60% of drivers describe themselves as very nervous when it comes to driving in icy conditions
Following the recent drop in temperatures, AA Ireland is reminding motorists of the importance of car maintenance during the winter season.
In the first days of the recent cold snap, AA Rescue – the organisation’s breakdown assistance provider – experienced a significant increase in callouts, largely as a result of battery-related issues. The AA is advising motorists that older or weaker batteries can often struggle to start during cold weather, particularly following even a brief period of the car going unused.
“While the drop in temperatures is expected at this time of year, we had been experiencing relatively mild weather so far this winter and, as a result, some of us may have forgotten to ensure that our car is fully prepared for the colder conditions,”
Conor Faughnan, AA Director of Consumer Affairs stated. “If your car is overdue a service now is certainly the time to get that done, particularly if you have noticed some difficulties starting the car first thing in the morning recently, but we would also encourage people to carry out basic checks, such as ensuring all your lights are working. The darker conditions combined with intermittent rainfall can make visibility quite poor so it’s important to light up, slow down and be on the lookout for vulnerable road users such as motorcyclists, cyclists and pedestrians.”
“Whenever we see temperatures dip, a spike in battery-related breakdowns almost certainly follows and this is particularly true when the cold snap overlaps with a time where people may not be using their car as much, such as a weekend. Ahead of this weekend, we would advise people who are planning to park the car on Friday after work and not go near it until Monday morning to be aware of the risks of battery faults during cold weather. If this is likely to be the case for your weekend plans, it can be a good idea to start the car and leave it run for 10 to 15 minutes on Sunday or you may find yourself waiting for assistance on Monday morning when you’re trying to get to work.”
Separately, a recent survey of over 5,000 motorists undertaken by the AA found that almost 60% of drivers describe themselves as very nervous when it comes to driving in icy conditions. When asked about the possibility of driving in icy weather, 59.97% of respondents stated that such a scenario would make them very nervous, with a further 29.75% admitting they would be somewhat nervous if forced to do so.
If you encounter ice on the roads, the AA’s advice is to reduce your speed and avoid making any harsh manoeuvres or braking suddenly. Motorists are also advised that stopping distances can be 10 times longer when driving in ice or snow, making leaving additional distance between yourself and other road users of vital importance.

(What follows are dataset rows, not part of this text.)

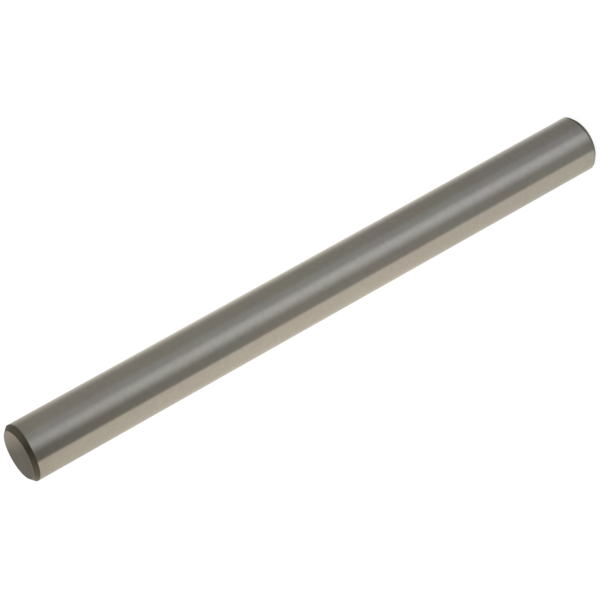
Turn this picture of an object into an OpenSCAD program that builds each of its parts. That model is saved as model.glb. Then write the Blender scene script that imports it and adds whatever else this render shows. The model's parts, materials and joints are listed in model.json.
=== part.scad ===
// Fuel pump pushrod: one solid bar of hardened steel, centreless-ground on the outside,
// squared on both end faces and chamfered at both ends, with the chamfers' edges broken.
// It runs in a bore of the engine block, between the camshaft's eccentric and the pump's lever.
// The origin is the centre of the lower end face, and +Z runs along the rod to the upper one.

/* [Shaft] */
// Length of the rod from face to face
rod_len = 146.05; // [60:0.05:300]
// Diameter of the ground shaft
rod_d = 12.7; // [6:0.1:25]

/* [Ends] */
// Length of each end's chamfer, measured along the rod
chamfer_len = 0.95; // [0.2:0.05:1.5]
// Slope of the chamfer, measured from the rod's axis
chamfer_angle = 45; // [30:1:60]
// Radius that breaks both edges of a chamfer
edge_r = 0.12; // [0.02:0.01:0.2]

/* [Hidden] */

rod_r = rod_d / 2;
// Radius of the flat that each chamfer leaves on its end face, before the edge is broken
face_r = rod_r - chamfer_len * tan(chamfer_angle);
// Straight steps in each broken edge
edge_steps = 5;
// Facets of the preview around the shaft
$fn = 180;

// Centre of the arc that rounds a convex corner of the lower end's profile: edge_r inside both
// of the lines that meet there, whose outward normals point at turn_in and turn_out degrees.
function arc_centre(corner, turn_in, turn_out) =
    let (middle = (turn_in + turn_out) / 2, half = (turn_out - turn_in) / 2)
    corner - edge_r / cos(half) * [cos(middle), sin(middle)];

// Points of that arc, in the same order as the lines.
function broken_edge(corner, turn_in, turn_out) =
    let (centre = arc_centre(corner, turn_in, turn_out))
    [for (i = [0 : edge_steps])
        let (turn = turn_in + (turn_out - turn_in) * i / edge_steps)
        centre + edge_r * [cos(turn), sin(turn)]];

// Outer line of the lower end, from the end face out to the shaft, as [radius, height] points.
// The face looks down (-90 degrees), the shaft looks out (0 degrees), the chamfer lies between.
function end_line() =
    concat(
        broken_edge([face_r, 0], -90, -chamfer_angle),
        broken_edge([rod_r, chamfer_len], -chamfer_angle, 0));

// The other end is the same line, turned over about the middle of the rod.
function turned_over(line) =
    [for (i = [len(line) - 1 : -1 : 0]) [line[i][0], rod_len - line[i][1]]];

// Half section of the rod, on the outer side of its axis.
module half_section() {
    polygon(concat([[0, 0]], end_line(), turned_over(end_line()), [[0, rod_len]]));
}

// The whole rod, turned from one bar.
module pushrod() {
    color([0.56, 0.54, 0.50])
        rotate_extrude()
            half_section();
}

pushrod();
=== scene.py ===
import json
import math
from collections import namedtuple

import bpy
from mathutils import Matrix, Vector


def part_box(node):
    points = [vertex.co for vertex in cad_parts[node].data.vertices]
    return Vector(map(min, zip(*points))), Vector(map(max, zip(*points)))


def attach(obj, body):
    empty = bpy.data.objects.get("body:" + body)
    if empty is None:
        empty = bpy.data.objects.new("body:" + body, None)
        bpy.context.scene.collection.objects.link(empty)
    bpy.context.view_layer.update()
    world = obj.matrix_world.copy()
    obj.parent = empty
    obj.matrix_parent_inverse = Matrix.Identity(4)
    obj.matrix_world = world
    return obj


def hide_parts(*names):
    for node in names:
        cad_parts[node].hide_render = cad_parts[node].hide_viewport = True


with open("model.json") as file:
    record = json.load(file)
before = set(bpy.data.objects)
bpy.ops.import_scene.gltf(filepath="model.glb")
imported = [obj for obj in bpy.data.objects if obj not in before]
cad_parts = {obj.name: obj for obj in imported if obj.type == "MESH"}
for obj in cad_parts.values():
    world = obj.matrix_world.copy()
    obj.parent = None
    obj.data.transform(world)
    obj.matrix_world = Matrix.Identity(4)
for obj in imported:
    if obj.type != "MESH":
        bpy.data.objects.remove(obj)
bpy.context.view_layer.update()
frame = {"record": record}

# A fuel pump pushrod: one bar of steel that stands on its lower end face. All sizes are in
# metres, in the CAD part's frame: the origin is the centre of the lower end face, and +Z runs
# along the rod. Azimuths go round the rod from the side where the camera stands (-Y), towards +X.

# ---------------------------------------------------------------------------- the rod's sizes
MM = 0.001
MICRON = 0.000001
NODE = "pushrod"
mounts = {mount["name"]: mount for mount in frame["record"]["mounts"]}
ROD_RADIUS = mounts["shaft"]["dims"]["r_mm"] * MM
ROD_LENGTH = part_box(NODE)[1].z
CHAMFER_LENGTH = 0.95 * MM
CHAMFER_SLOPE = math.radians(45)
EDGE_RADIUS = 0.12 * MM
FACE_RADIUS = ROD_RADIUS - CHAMFER_LENGTH * math.tan(CHAMFER_SLOPE)

# The mesh is fine enough that neither its outline nor its reflections show a facet.
SEGMENTS = 256
EDGE_STEPS = 8
CHAMFER_STEPS = 4
FACE_STEPS = 8
SHAFT_STEPS = 32

# The side of the square of metal that the flat map covers, and the gaps between what lies on it.
MAP_SIZE = 94 * MM
MAP_GAP = 2 * MM

# --------------------------------------------------------------------------------- the finishes
# Reflectances of the ground steel, of the faced ends, and of dark scale like that of heat
# treatment: in full on a chamfer, and thin where the chamfer meets the end face.
STEEL = (0.56, 0.54, 0.50)
FACED_STEEL = (0.50, 0.475, 0.44)
SCALE = (0.140, 0.128, 0.108)
THIN_SCALE = (0.34, 0.32, 0.285)
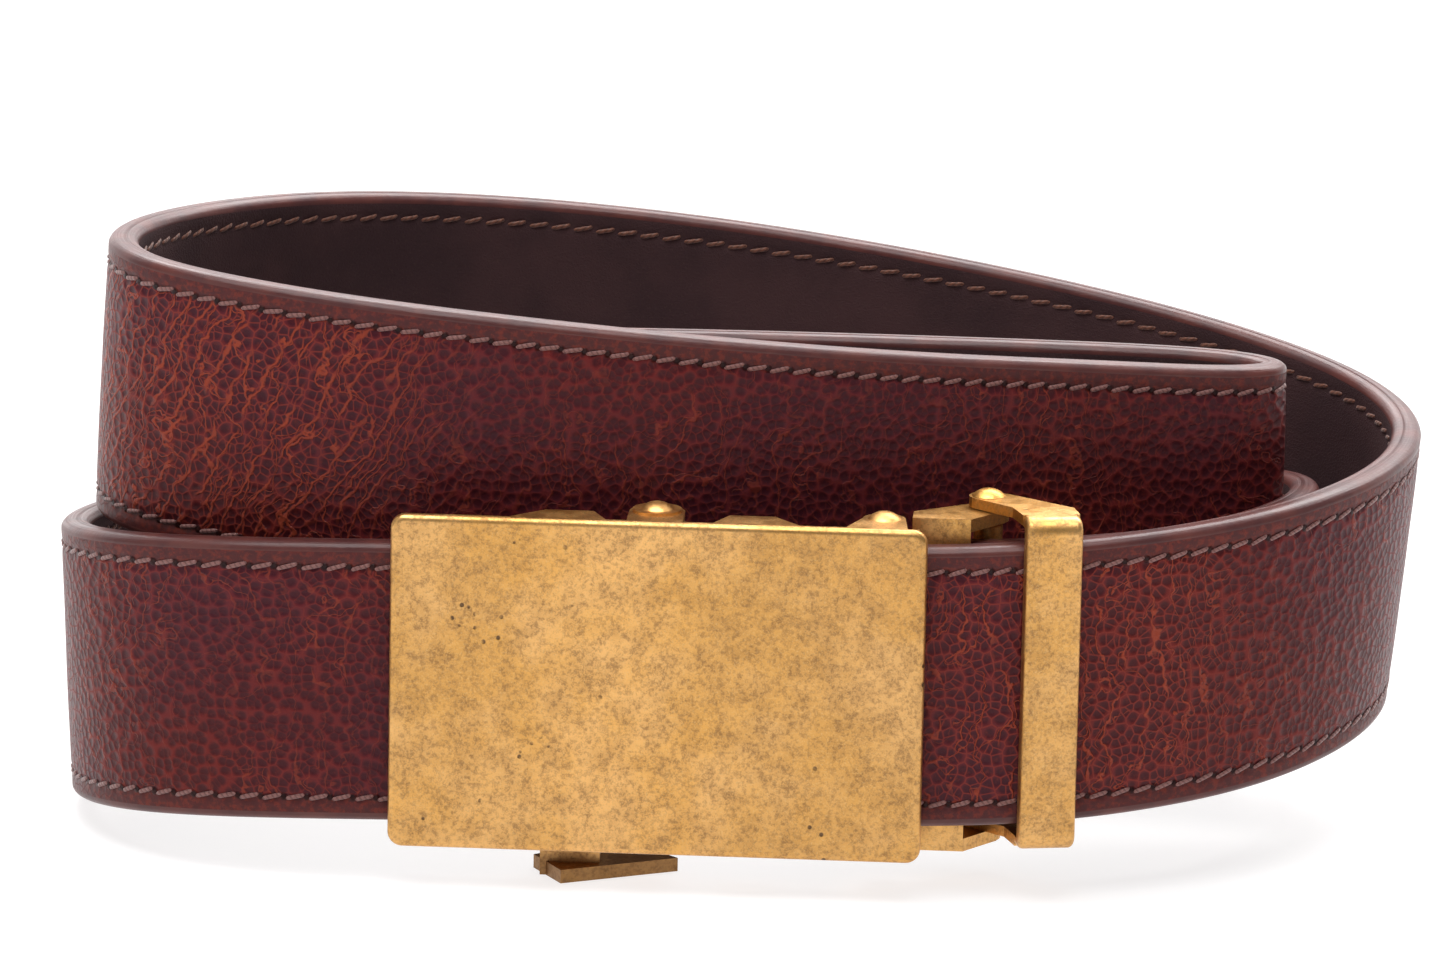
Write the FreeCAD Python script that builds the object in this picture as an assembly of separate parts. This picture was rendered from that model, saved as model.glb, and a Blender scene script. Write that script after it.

“Thankfully the current conditions and what is expected during the week ahead is nowhere near what we experienced in February and March of last year, but it is important to remain vigilant on the road and to have a little bit extra consideration for all other road users,” Faughnan added. “Reducing your speed and adapting your behaviour to the local weather conditions will help ensure you complete your journey safely, while helping to protect vulnerable road users at the same time.”